The intention is that people who may be planning to let out a property they have inherited, or a home they have previously lived in, will count as a “consumer” buy-to-let borrower, whose loan will be regulated by the FCA.

Lenders will have to interpret this, and decide on a case-by-case basis, how to treat individual customers. Estimates vary about the proportion of buy-to-let mortgages that will be “consumer” loans, but the number will be small. Most buy-to-let mortgages will be unaffected.

Other changes

Lenders offering mortgages that a borrower can repay in a foreign currency will have new requirements under the directive. They will have to monitor the rate of exchange between the currency in which borrowers pay their mortgages and that in which they receive their incomes. They will also have to warn customers about their level of exposure and, if the two currencies fluctuate beyond a certain limit, the lender would have to offer the borrower the option of switching currency.

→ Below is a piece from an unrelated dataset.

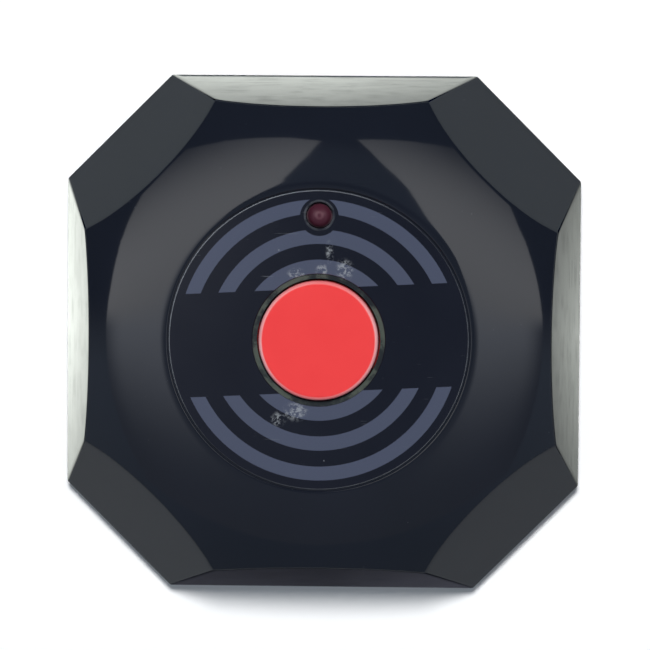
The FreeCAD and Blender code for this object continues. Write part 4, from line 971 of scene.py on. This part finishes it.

The directive also introduces new rules about binding offers and a period of refection for the consumer. Once a lender has made an offer, it can only be withdrawn if the information provided by the customer is inaccurate. Customers will also have a seven-day reflection period, during which they are free to accept or reject the mortgage offer. Borrowers must be told in a timely manner if their mortgage application is declined.

The MCD will also mean that in future second charge mortgages are also regulated by the FCA.

Conclusion

The MCD is set to be fully implemented on 21 March, but many UK lenders have already adopted its key provisions. The formal implementation date will therefore have little direct impact on the mortgage market.

Over time, consumers may notice some differences in the information about mortgages presented to them by lenders when they apply to take out a new loan. Other changes include the regulation of second charge mortgages and “consumer” buy-to-let loans. But protection for consumers in the UK mortgage market was extensively reinforced two years ago as a result of the MMR, so the European directive will have only a modest impact.